Reproduce the full listing that appears beneath this instruction exactly.
════════
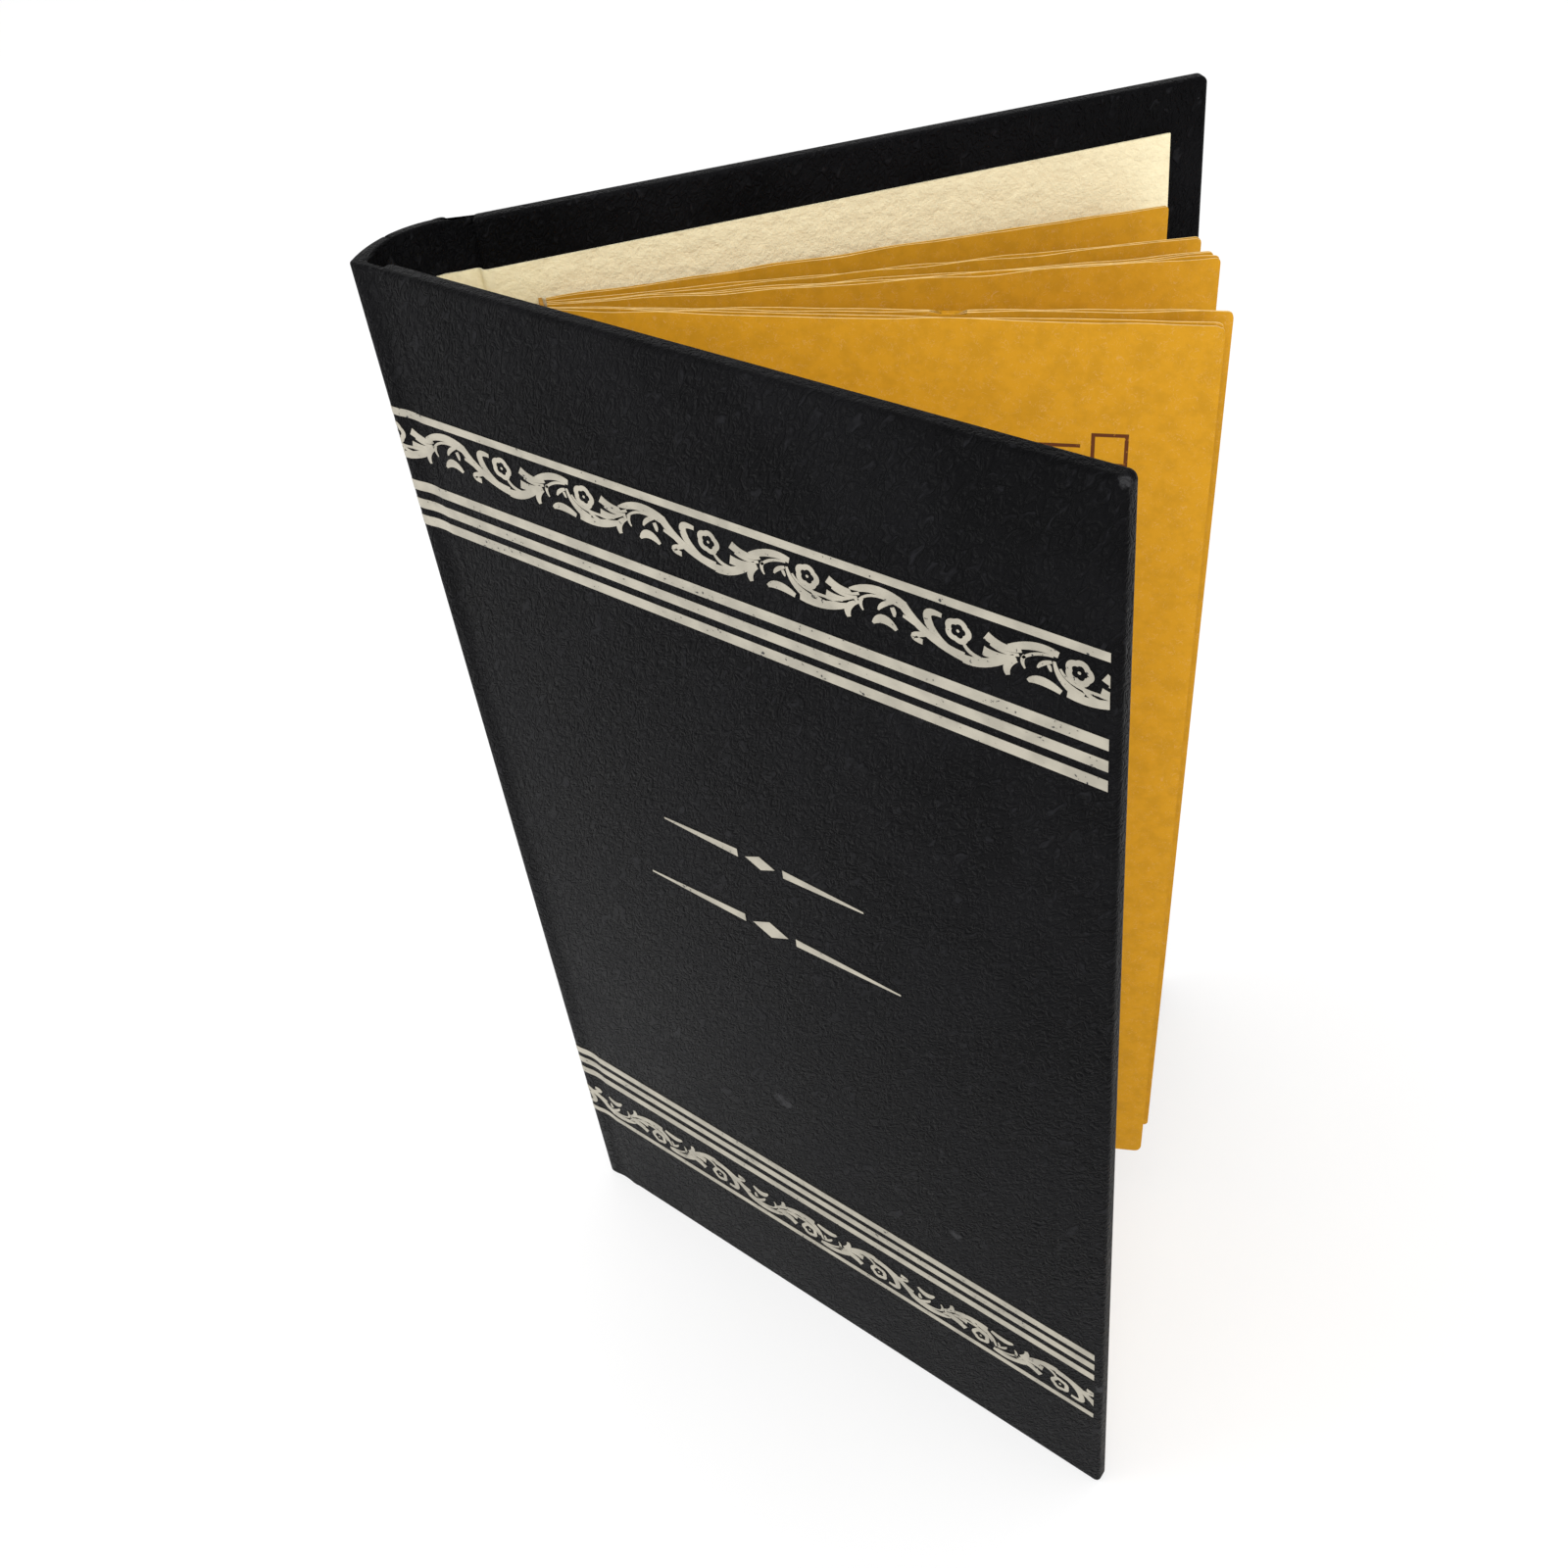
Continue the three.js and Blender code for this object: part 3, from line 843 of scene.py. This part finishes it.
class WALLET_OT_lining(bpy.types.Operator):
    """Model the lining sheets with their folds into the grooves"""

    bl_idname = "wallet.lining"
    bl_label = "Lining"

    def execute(self, context):
        settings = context.scene.wallet_case
        colour = tuple(settings.lining_colour)
        paper = paper_material("lining paper", colour, fibre_group(), 1.4, 0.05, LINING_RELIEF)[0]
        for name, line, side, bend, nodes in (
            ("front_lining_sheet", front_lining_line(), 1, bend_front,
             ("front_lining", "spine_lining")),
            ("back_lining_sheet", back_lining_line(), -1, bend_back, ("back_lining",)),
        ):
            outline = line + beside(line, side * LINING_PAPER)[::-1]
            sheet = raised_outline(name, outline, LINING_TOP_INSET, HEIGHT - LINING_TOP_INSET)
            smooth(sheet, 40)
            dress(sheet, paper)
            bend(sheet)
            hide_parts(*nodes)
        return {"FINISHED"}


def fibre_group():
    """The paper fibres group, built once."""
    return bpy.data.node_groups.get("Paper fibres") or fibre_effect()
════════
_Reply_.
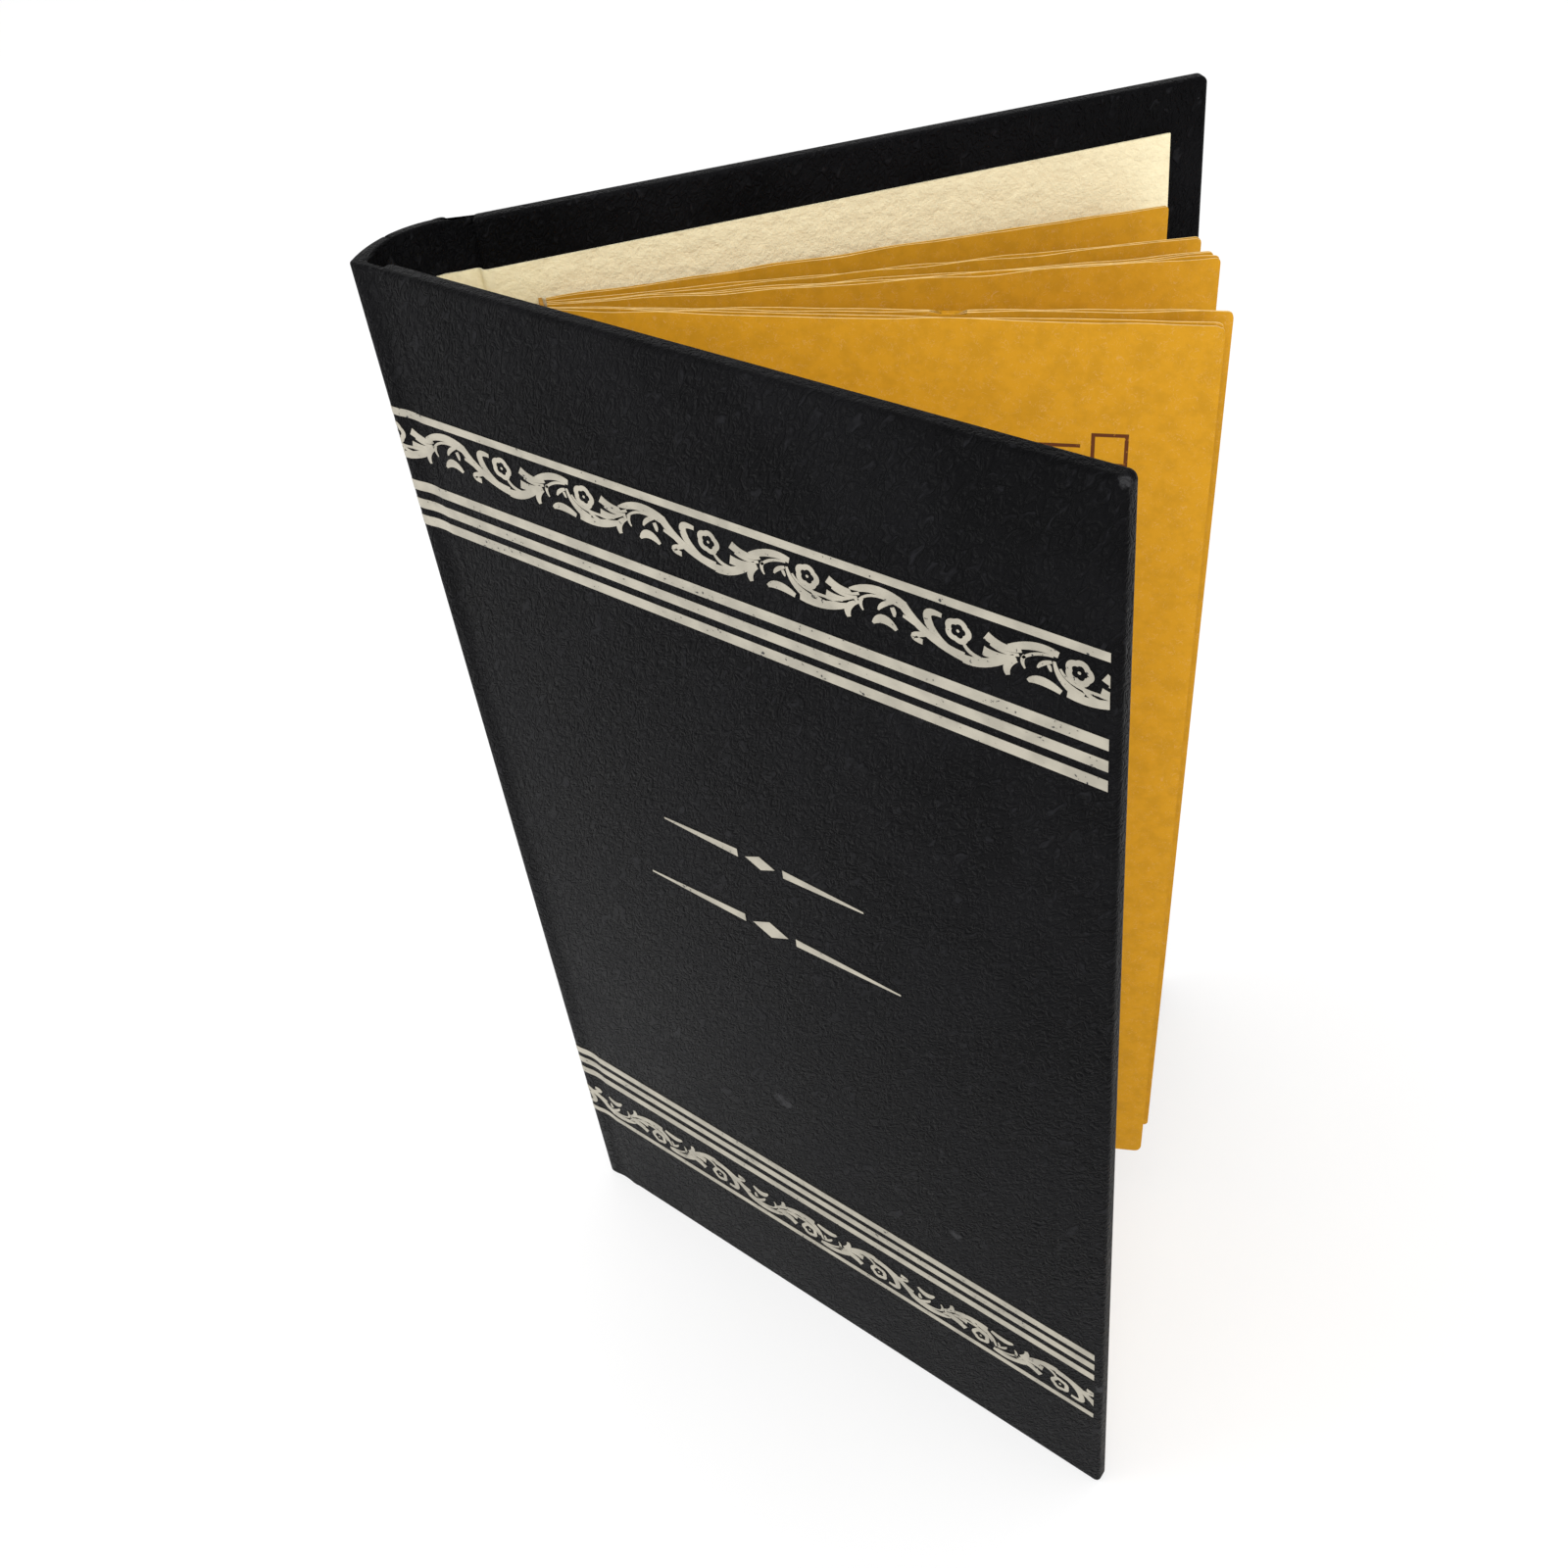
Continue the three.js and Blender code for this object: part 3, from line 843 of scene.py. This part finishes it.
class WALLET_OT_lining(bpy.types.Operator):
    """Model the lining sheets with their folds into the grooves"""

    bl_idname = "wallet.lining"
    bl_label = "Lining"

    def execute(self, context):
        settings = context.scene.wallet_case
        colour = tuple(settings.lining_colour)
        paper = paper_material("lining paper", colour, fibre_group(), 1.4, 0.05, LINING_RELIEF)[0]
        for name, line, side, bend, nodes in (
            ("front_lining_sheet", front_lining_line(), 1, bend_front,
             ("front_lining", "spine_lining")),
            ("back_lining_sheet", back_lining_line(), -1, bend_back, ("back_lining",)),
        ):
            outline = line + beside(line, side * LINING_PAPER)[::-1]
            sheet = raised_outline(name, outline, LINING_TOP_INSET, HEIGHT - LINING_TOP_INSET)
            smooth(sheet, 40)
            dress(sheet, paper)
            bend(sheet)
            hide_parts(*nodes)
        return {"FINISHED"}


def fibre_group():
    """The paper fibres group, built once."""
    return bpy.data.node_groups.get("Paper fibres") or fibre_effect()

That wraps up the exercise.